I guess you can try to make the first lecture or two in CS101 about the history but most students don't even know if they want to pursue this journey. Would talking about Alan Turing's history really be appropriate in that class? I don't know really.

  • dmurray 3 days ago

    > Schools typically have no space to squeeze it in. Here is a typical pathway for a CS student: https://catalog.njit.edu/undergraduate/computing-sciences/co...

    That course has 28 credits in first year, 3 of which are spent on computer science (arguably 3 more on "Roadmap to Computing"). Second year has a little more. Third and fourth year are heavy on CS/SE topics, but still have some time allocated to others.

    I don't disagree with students learning Calculus and Statistics and even Physics as part of a CS course, and I think it's excellent that they take at least two courses in English composition. But you can't look at that four-year curriculum and say nothing could possibly be cut (turned into an elective) in favour of a History of Computers module.

    • nebula8804 3 days ago

      I could concede that the "History or Humanities" elective in the 4th year could include an option for history of computing but I think the rationality of including that course in the first place is partly due to politics and accreditation requirements.

      Its also possible that the department wanted to round out the students education by providing something not related to STEM each semester.

      Note: these reasons I listed are just a guess based on my experience with the university.

      I still find it difficult to justify the placement of this course as a hard requirement because of how the rest of the STEM courses are structured. YWCC 307 is a very fluid course so maybe it can be squeezed in there? Anyway my point is that it is tough and I still feel that way.

metamet 3 days ago

> I really wish the computer science degrees and even online courses spent like 30 mins on the history of computer science.

Completely agree here. This would fall under the umbrella of liberal arts, which a lot of CS-only folks seem to find little to no value in.

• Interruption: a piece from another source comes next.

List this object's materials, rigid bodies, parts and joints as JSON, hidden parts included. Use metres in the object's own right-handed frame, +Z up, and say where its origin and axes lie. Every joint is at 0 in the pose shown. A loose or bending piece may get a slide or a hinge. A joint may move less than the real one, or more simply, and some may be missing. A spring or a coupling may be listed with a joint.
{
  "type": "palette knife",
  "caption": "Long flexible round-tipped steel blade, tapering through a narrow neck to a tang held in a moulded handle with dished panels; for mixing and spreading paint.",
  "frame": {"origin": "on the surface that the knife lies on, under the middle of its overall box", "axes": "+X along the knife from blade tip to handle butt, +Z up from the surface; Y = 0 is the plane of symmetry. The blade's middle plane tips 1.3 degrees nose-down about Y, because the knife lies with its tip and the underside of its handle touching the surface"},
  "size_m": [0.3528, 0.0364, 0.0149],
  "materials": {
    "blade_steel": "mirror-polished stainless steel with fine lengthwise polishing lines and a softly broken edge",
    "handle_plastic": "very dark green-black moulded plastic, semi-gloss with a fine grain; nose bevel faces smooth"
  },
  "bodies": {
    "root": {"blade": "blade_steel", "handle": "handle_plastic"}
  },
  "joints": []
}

Most concepts in computer science--especially when it comes to programming--are fairly easy to learn if you're good at learning. Reading something and understanding it to the point that you can write a proper college level essay about it trains that muscle, which is a different skill than rote memorization.

qcnguy 3 days ago

How has the existence of the computing industry depended on baristas with Women's Studies degrees?

Because the history I know has it being 99% created by men with engineering skills doing paid work for large corporations.

  • tovej 3 days ago

    Men and women. Women were heavily involved in the engineering work at the beginning of the industry. The industry only became male dominated in the late 20th century: https://en.wikipedia.org/wiki/Gender_disparity_in_computing

    • qcnguy 3 days ago

      They weren't heavily involved and to claim otherwise is historical revisionism.

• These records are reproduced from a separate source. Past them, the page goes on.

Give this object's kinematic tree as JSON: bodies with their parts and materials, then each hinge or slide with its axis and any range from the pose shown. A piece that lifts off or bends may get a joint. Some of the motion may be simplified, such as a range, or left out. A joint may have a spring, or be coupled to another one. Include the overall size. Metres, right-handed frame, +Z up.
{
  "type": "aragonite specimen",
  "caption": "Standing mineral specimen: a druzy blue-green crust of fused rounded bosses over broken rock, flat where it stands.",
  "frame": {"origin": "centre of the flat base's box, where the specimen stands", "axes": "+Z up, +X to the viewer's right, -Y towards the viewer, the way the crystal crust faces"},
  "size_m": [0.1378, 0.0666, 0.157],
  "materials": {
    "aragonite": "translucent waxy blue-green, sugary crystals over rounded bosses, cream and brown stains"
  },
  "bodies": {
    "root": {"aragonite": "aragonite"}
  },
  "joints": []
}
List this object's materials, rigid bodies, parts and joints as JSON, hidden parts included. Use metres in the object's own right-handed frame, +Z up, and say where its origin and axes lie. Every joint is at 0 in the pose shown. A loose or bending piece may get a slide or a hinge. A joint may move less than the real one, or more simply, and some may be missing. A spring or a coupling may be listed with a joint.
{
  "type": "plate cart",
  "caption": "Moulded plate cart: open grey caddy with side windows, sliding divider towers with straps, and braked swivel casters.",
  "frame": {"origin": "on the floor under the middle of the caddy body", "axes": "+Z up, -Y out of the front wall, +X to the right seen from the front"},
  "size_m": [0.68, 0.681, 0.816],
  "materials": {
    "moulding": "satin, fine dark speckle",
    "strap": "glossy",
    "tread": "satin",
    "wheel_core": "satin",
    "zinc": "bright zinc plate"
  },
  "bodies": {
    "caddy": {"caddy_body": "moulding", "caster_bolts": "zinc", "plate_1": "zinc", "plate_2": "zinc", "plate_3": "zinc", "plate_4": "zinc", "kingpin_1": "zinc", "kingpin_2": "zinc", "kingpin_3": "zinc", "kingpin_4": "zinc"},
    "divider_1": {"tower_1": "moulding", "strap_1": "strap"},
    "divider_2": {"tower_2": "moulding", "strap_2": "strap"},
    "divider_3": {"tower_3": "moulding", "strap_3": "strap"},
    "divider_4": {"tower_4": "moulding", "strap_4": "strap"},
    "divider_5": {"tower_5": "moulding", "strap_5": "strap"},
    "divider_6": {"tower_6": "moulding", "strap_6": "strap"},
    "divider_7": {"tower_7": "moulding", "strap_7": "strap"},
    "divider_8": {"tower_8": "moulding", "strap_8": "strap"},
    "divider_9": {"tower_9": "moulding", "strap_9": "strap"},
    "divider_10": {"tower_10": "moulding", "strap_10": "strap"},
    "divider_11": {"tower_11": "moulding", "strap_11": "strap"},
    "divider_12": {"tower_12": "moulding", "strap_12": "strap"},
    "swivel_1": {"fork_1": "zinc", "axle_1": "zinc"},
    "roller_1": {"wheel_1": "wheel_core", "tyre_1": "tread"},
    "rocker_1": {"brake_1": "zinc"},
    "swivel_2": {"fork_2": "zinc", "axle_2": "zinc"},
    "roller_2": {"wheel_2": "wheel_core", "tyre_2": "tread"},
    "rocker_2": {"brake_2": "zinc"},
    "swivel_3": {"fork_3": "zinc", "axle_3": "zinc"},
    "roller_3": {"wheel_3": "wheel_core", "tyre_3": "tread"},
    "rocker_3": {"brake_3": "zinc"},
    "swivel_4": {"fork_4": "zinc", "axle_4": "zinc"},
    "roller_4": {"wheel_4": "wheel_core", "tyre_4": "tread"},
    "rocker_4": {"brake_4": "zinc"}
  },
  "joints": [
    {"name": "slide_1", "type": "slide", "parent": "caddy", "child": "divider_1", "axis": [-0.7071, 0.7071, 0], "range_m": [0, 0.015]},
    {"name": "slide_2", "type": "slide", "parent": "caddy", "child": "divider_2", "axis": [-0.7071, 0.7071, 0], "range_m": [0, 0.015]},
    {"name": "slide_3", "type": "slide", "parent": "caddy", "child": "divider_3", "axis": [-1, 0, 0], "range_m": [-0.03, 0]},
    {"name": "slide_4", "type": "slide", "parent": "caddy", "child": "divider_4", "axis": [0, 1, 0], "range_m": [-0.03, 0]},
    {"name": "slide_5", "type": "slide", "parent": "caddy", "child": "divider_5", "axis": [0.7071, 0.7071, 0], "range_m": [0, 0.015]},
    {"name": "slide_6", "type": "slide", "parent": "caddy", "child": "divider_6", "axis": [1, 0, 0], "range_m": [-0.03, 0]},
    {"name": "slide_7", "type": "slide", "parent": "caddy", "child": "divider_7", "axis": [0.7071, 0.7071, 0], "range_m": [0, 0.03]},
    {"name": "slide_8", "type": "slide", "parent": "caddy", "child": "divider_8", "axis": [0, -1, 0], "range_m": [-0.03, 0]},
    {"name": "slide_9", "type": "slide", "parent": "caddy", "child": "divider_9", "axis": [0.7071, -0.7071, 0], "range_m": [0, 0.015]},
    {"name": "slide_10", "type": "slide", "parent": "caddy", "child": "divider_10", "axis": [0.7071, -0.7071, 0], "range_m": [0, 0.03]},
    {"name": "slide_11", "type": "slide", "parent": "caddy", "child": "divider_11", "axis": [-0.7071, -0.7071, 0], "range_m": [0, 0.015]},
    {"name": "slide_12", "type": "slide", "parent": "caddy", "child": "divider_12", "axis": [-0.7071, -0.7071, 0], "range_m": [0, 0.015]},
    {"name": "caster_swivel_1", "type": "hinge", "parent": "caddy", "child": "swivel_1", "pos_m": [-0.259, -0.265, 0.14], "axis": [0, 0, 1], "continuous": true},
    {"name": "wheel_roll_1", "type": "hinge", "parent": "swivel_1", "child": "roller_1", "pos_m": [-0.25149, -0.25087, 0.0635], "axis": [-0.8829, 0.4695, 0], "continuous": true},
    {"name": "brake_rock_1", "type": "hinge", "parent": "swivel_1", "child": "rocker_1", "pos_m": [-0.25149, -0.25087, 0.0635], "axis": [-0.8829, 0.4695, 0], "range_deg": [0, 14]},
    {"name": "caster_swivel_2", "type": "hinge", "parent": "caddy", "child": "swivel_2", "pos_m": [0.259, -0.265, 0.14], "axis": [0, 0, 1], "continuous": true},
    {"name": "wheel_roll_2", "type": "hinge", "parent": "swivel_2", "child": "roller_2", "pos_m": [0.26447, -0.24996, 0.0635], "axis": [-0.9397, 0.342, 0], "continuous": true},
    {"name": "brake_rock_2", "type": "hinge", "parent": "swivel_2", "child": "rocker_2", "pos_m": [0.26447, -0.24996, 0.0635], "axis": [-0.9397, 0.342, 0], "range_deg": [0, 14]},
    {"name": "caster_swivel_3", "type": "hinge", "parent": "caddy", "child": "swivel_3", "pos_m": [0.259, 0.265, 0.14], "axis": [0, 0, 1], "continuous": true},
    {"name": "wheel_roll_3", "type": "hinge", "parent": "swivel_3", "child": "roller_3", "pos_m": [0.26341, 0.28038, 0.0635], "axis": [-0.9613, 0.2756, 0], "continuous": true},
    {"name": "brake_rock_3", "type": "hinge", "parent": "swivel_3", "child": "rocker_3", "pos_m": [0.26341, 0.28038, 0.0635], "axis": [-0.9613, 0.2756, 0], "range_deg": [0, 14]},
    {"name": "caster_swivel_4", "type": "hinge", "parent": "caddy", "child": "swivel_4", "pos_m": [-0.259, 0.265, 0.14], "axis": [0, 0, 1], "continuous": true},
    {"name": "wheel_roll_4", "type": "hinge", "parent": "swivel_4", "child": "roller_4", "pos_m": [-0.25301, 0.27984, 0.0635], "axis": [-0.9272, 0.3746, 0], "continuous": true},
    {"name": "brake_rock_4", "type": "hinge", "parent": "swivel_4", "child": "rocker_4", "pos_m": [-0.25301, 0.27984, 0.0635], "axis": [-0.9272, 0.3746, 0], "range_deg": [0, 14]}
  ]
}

      • defrost 2 days ago

        Women’s work: how Britain discarded its female computer programmers

        Britain once led the world in electronic computing. But when the industry squeezed out female employees, it wrote its own epitaph.

          In 1944, Britain led the world in electronic computing. The top-secret codebreaking computers deployed by the British at Bletchley Park worked round the clock to ensure the success of D-Day and the Allies’ win in Europe. At a time when the best electronic computing technology in the United States was still only in its testing phase, British computers literally changed the world.
        
          After the war, British computing breakthroughs continued, and British computers seemed poised to succeed across the board, competing with US technology on a global scale. 
        
          ...
        
          Even when electromechanical and then electronic computers came in, women continued to do computing work. They programmed, operated, troubleshooted, tested, and even assembled these new machines. In fact, IBM UK measured the manufacturing of computers in “girl hours” (which were less expensive than “man hours”) because the people who built the machines were nearly all women.
        
          Meanwhile, the British government, the largest computer user in the nation, called their computer workers the “machine grades” and later, the “excluded grades”—excluded from equal pay measures brought into the Civil Service in the 1950s. Because their work was so feminised, the government declined to give them equal pay and raise their pay to the men’s rate on the basis that the men’s wage was almost never used. Therefore, the lower, women’s wage became the default market rate for the work. So concentrated in machine work were women that the majority of women working in government did not gain equal pay.
        
        ~ https://www.newstatesman.com/politics/2019/02/womens-work-ho...
      • tovej 2 days ago

        They were heavily involved, computing was seen as a female profession. The human computers we had before digital ones were women, and they were very heavily involved until computers became profitable.

trinix912 3 days ago

> I really wish the computer science degrees and even online courses spent like 30 mins on the history of computer science.

The uni I went to did, in multiple classes, to the point where you could almost predict the "war story" you were about to be told :D

jvvw 3 days ago

Perhaps the people teaching thec purses don't feel qualified to talk about the history?

I taught university-level computer science and I'm not a historian by any stretch of the imagination. I know something about the history and might mention things in passing but I don't think I could legitimately teach it to other people!